[Start Dataset extract]
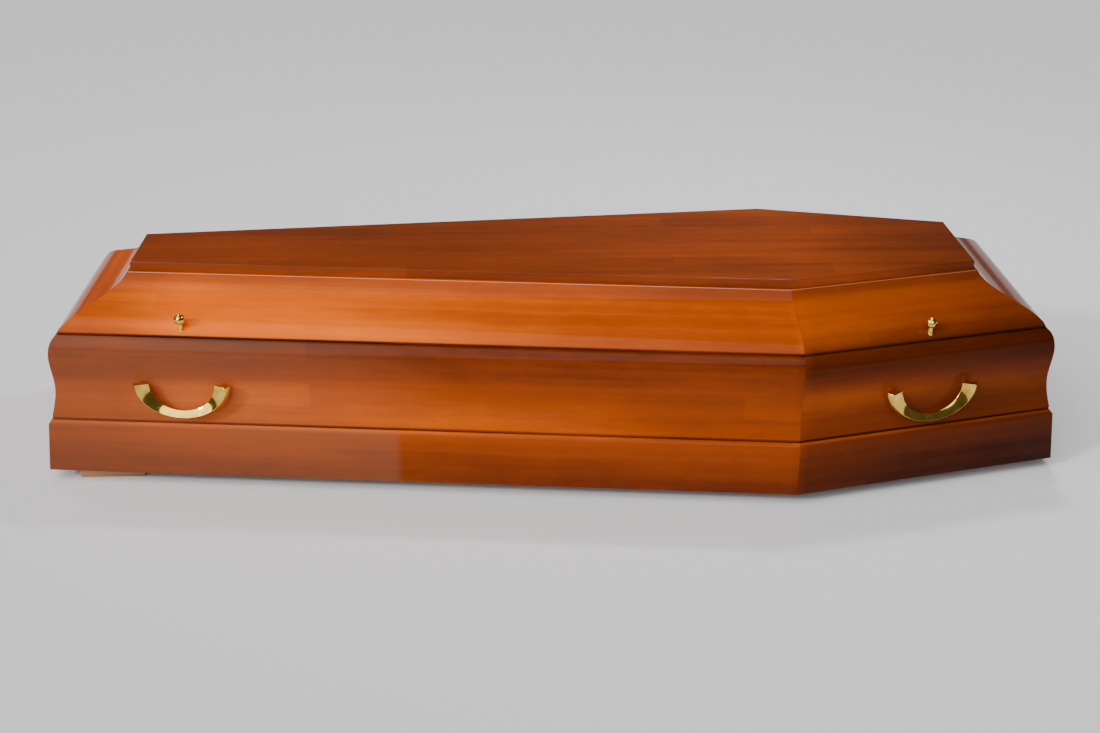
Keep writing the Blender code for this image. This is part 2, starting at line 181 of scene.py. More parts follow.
# The amber band of the lid's mouldings, as (height, share), and where along X it starts
AMBER_BAND = ((0.331, 0.0), (0.338, 1.0), (0.353, 1.0), (0.356, 0.0))
AMBER_START = -0.775
AMBER_EDGE = 0.006

# Where the browner part of a long board ends, and over what length it fades
PLINTH_BROWN = (-0.300, 0.016)
WALL_BROWN = (-0.20, 0.42)

# How the spraying and the painted shade change from foot to head: (place, contrast of the tones,
# shade of the mouldings, shade of the lid's flat board). The shades, darker at the shoulders and
# the head end, are partly darker lacquer and partly painted shade.
SPRAYING_AND_SHADE = (
    (-1.00, 0.50, 0.92, 0.70),
    (-0.85, 0.60, 0.95, 0.71),
    (-0.72, 1.00, 1.00, 0.72),
    (-0.40, 0.95, 1.00, 0.69),
    (-0.21, 0.76, 0.99, 0.68),
    (0.00, 0.58, 0.99, 0.78),
    (0.17, 0.50, 0.96, 0.90),
    (0.44, 0.46, 0.83, 0.92),
    (0.475, 1.00, 0.46, 0.85),
    (0.66, 0.95, 0.37, 0.58),
    (0.85, 0.80, 0.31, 0.40),
    (1.00, 0.70, 0.29, 0.36),
)


# The plan

def side_ends(side):
    index = SIDES.index(side)
    return OUTLINE[index], OUTLINE[(index + 1) % len(OUTLINE)]


def side_directions(side):
    start, end = side_ends(side)
    along = (end - start).normalized()
    return along, Vector((-along.y, along.x))


def mitre_bisector(corner_index):
    _, before = side_directions(SIDES[corner_index - 1])
    _, after = side_directions(SIDES[corner_index % len(SIDES)])
    return (before + after).normalized()


def plan_corners(inset):
    corners = []
    for index, corner in enumerate(OUTLINE):
        _, after = side_directions(SIDES[index])
        bisector = mitre_bisector(index)
        corners.append(corner + bisector * (inset / bisector.dot(after)))
    return corners


def place_on_side(mesh, side, station, inset, height):
    """Moves a mesh made about the origin to a side: +X along it, -Y out of it."""
    start, _ = side_ends(side)
    along, inward = side_directions(side)
    spot = start + along * station + inward * inset
    turn = Matrix.Rotation(math.atan2(along.y, along.x), 4, "Z")
    mesh.transform(Matrix.Translation((spot.x, spot.y, height)) @ turn)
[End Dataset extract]
# Your objective
Please repeat word for word the lines above that run from the beginning through the line containing "AMBER_EDGE = 0.006", keeping both the first and that last line.

# Answer below
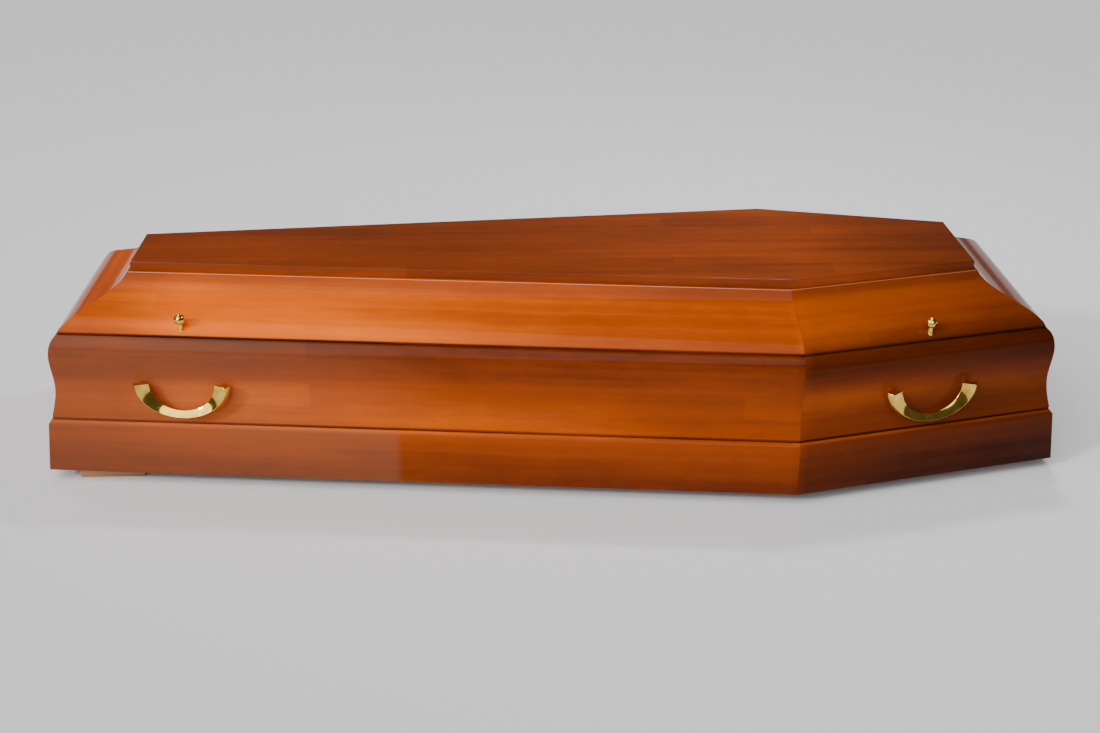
Keep writing the Blender code for this image. This is part 2, starting at line 181 of scene.py. More parts follow.
# The amber band of the lid's mouldings, as (height, share), and where along X it starts
AMBER_BAND = ((0.331, 0.0), (0.338, 1.0), (0.353, 1.0), (0.356, 0.0))
AMBER_START = -0.775
AMBER_EDGE = 0.006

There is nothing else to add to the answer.